Allein diese Aussage führte zu heftigsten Reaktionen in deutschen Redaktionsstuben. Der Gedanke, dass nicht Putin alleine verantwortlich für diesen Krieg ist, sondern, dass es eine Mitverantwortung des Westens durch die NATO-Osterweiterung oder der Ukraine durch die Nicht-Umsetzung des Minsk-II-Abkommens gibt, wird als Relativierung oder Putin-Propaganda in der Öffentlichkeit gegeißelt – auch wenn es der Papst ist.
Genau diese Ursachenanalyse ist aber notwendig, wenn man den Krieg beenden will. Wenn man ihn weiter eskalieren will, muss man die Vorgeschichte ausblenden. Allerdings habe ich den Eindruck, dass eine Beendigung des Krieges nicht gewollt ist. Das ist der Hintergrund des Geredes von der Zeitenwende, von der Irreversibilität der aktuellen Vorgänge. Wer Frieden für die Ukraine und Russland will, wird in den nächsten Wochen und Monaten ein dickes Fell brauchen.

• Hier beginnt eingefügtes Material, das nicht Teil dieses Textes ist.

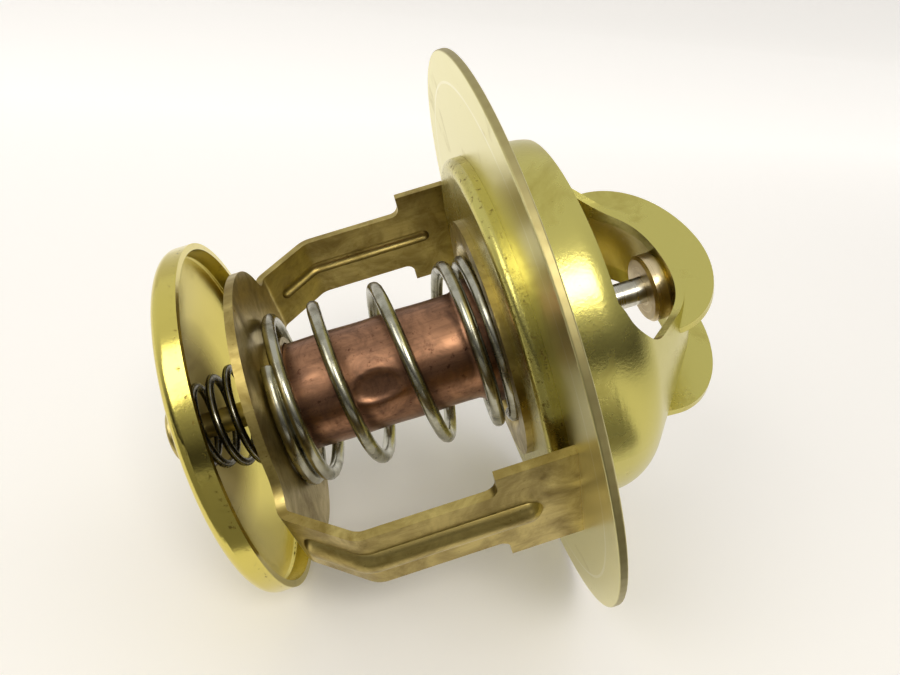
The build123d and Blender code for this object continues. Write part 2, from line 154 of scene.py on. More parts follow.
def pressed_brass(
    name, clean, inside, film, dirt_and_shade, rough, grain_depth, film_start, dirt_band, painted_shade_band
):
    """Pressed yellow brass sheet.

    The die leaves it bright, with faint rings, soft waves and an orange-peel grain. Water leaves
    a thin brown film in clouds, and grime dries in specks, most of all in the band of heights
    given. The band of distances from the axis given is painted dull and dark brown, as shade:
    at the sheared edge of a flat piece and in the middle of a dished one. The cap's inner walls,
    but not its wings, get a paler copy of the brass: painted bounce light where they mirror each
    other.
    """
    material, shader, add, place = new_material(name)
    distance, height, rings_at = about_axis(add, place)

    # Painted bounce light: inner walls turn towards the cap's middle; those below the wings' feet,
    # and those near the strap's middle, get a paler copy of the brass
    outward = add("ShaderNodeVectorMath", {
        0: add("ShaderNodeTexCoord", {}, "Object"), 1: PLACE @ Vector((0, 0, CAP_MIDDLE * MM)),
    }, operation="SUBTRACT")
    facing = add("ShaderNodeVectorMath", {
        0: outward, 1: add("ShaderNodeTexCoord", {}, "Normal"),
    }, "Value", operation="DOT_PRODUCT")
    faces_in = add("ShaderNodeMath", {0: facing, 1: 0.0}, operation="LESS_THAN")
    across = add("ShaderNodeSeparateXYZ", {"Vector": place}, "Y")
    aside = add("ShaderNodeMath", {0: across}, operation="ABSOLUTE")
    between = add("ShaderNodeMath", {0: aside, 1: BETWEEN_WINGS * MM}, operation="LESS_THAN")
    below = add("ShaderNodeMath", {0: height, 1: WING_FOOT}, operation="LESS_THAN")
    off_wings = add("ShaderNodeMath", {0: between, 1: below}, operation="MAXIMUM")
    inner = add("ShaderNodeMath", {0: faces_in, 1: off_wings}, operation="MULTIPLY")
    bright = add("ShaderNodeMix", {0: inner, BASE: clean, OVER: inside}, MIXED, data_type="RGBA")

    # Clouds of film about 6 mm across
    clouds = add("ShaderNodeTexNoise", {
        "Vector": place, "Scale": 1 / (6 * MM), "Detail": 6, "Roughness": 0.62, "Distortion": 0.5,
    })
    filmed = add("ShaderNodeMapRange", {
        "Value": clouds, "From Min": film_start, "From Max": film_start + 0.22, "To Max": 0.85,
    })
    colour = add("ShaderNodeMix", {0: filmed, BASE: bright, OVER: film}, MIXED, data_type="RGBA")

    # Specks of dirt about half a millimetre across
    specks = add("ShaderNodeTexNoise", {
        "Vector": place, "Scale": 1 / (0.55 * MM), "Detail": 5, "Roughness": 0.7,
    })
    low, high = dirt_band
    above = add("ShaderNodeMapRange", {
        "Value": height, "From Min": low - SOFT_EDGE, "From Max": low + SOFT_EDGE,
    })
    gathered = add("ShaderNodeMapRange", {
        "Value": height, "From Min": high - SOFT_EDGE, "From Max": high + SOFT_EDGE,
        "To Min": above, "To Max": 0.0,
    })
    limit = add("ShaderNodeMapRange", {"Value": gathered, "To Min": 0.69, "To Max": 0.57})
    over = add("ShaderNodeMath", {0: specks, 1: limit}, operation="SUBTRACT")
    spotted = add("ShaderNodeMapRange", {"Value": over, "From Max": 0.08, "To Max": 0.8})
    colour = add("ShaderNodeMix", {0: spotted, BASE: colour, OVER: dirt_and_shade}, MIXED, data_type="RGBA")

    # Faint bright line rubbed by the edge of the gasket, which only the flange is wide enough for
    rubbed = add("ShaderNodeMath", {
        0: distance, 1: GASKET_EDGE, 2: RUBBED,
    }, operation="COMPARE")
    faint = add("ShaderNodeMath", {0: rubbed, 1: clouds}, operation="MULTIPLY")
    colour = add("ShaderNodeMix", {
        0: faint, BASE: colour, OVER: hex_colour("#FFFBE0"),
    }, MIXED, data_type="RGBA")

    # Painted shade: a dull, dark brown band of distances from the axis
    dull_from, dull_full = painted_shade_band
    shade_band = add("ShaderNodeMapRange", {
        "Value": distance, "From Min": dull_from, "From Max": dull_full, "To Max": 0.65,
    })
    colour = add("ShaderNodeMix", {0: shade_band, BASE: colour, OVER: dirt_and_shade}, MIXED, data_type="RGBA")

    dull = add("ShaderNodeMapRange", {"Value": filmed, "To Min": rough, "To Max": rough + 0.14})
    # Dirt specks and the painted shade are both duller
    stained = add("ShaderNodeMath", {0: spotted, 1: shade_band}, operation="MAXIMUM")
    roughness = add("ShaderNodeMath", {0: stained, 1: 0.25, 2: dull}, operation="MULTIPLY_ADD")

    # Waves of 4 mm, die rings 0.5 mm apart, and grain of 0.25 mm, drawn coarser than it is so
    # that it shows
    waves = add("ShaderNodeTexNoise", {"Vector": place, "Scale": 1 / (4 * MM), "Detail": 1})
    rings = add("ShaderNodeTexNoise", {"Vector": rings_at, "Scale": 1 / 0.5, "Detail": 3})
    grain = add("ShaderNodeTexNoise", {"Vector": place, "Scale": 1 / (0.25 * MM), "Detail": 3})
    fine = add("ShaderNodeMath", {0: rings, 1: grain}, operation="ADD")
    wavy = add("ShaderNodeBump", {"Height": waves, "Distance": 0.06 * MM, "Strength": 0.6})
    relief = add("ShaderNodeBump", {
        "Height": fine, "Distance": grain_depth * MM, "Strength": 0.5, "Normal": wavy,
    })
    set_inputs(shader, {
        "Base Color": colour, "Metallic": 1.0, "Roughness": roughness, "Normal": relief,
    })
    return material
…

Das Augenfälligste an der gegenwärtigen Situation ist das völlige Ausblenden der Diplomatie. Wenn der EU-Außenbeauftragte sagt, dieser Krieg wird nicht am Verhandlungstisch „sondern auf dem Schlachtfeld entschieden“, dann ist klar, dass es von hier kein Interesse an einer Beendigung des Krieges gibt. Es wird unsere Aufgabe sein, das einzufordern. Gerade am 8. Mai.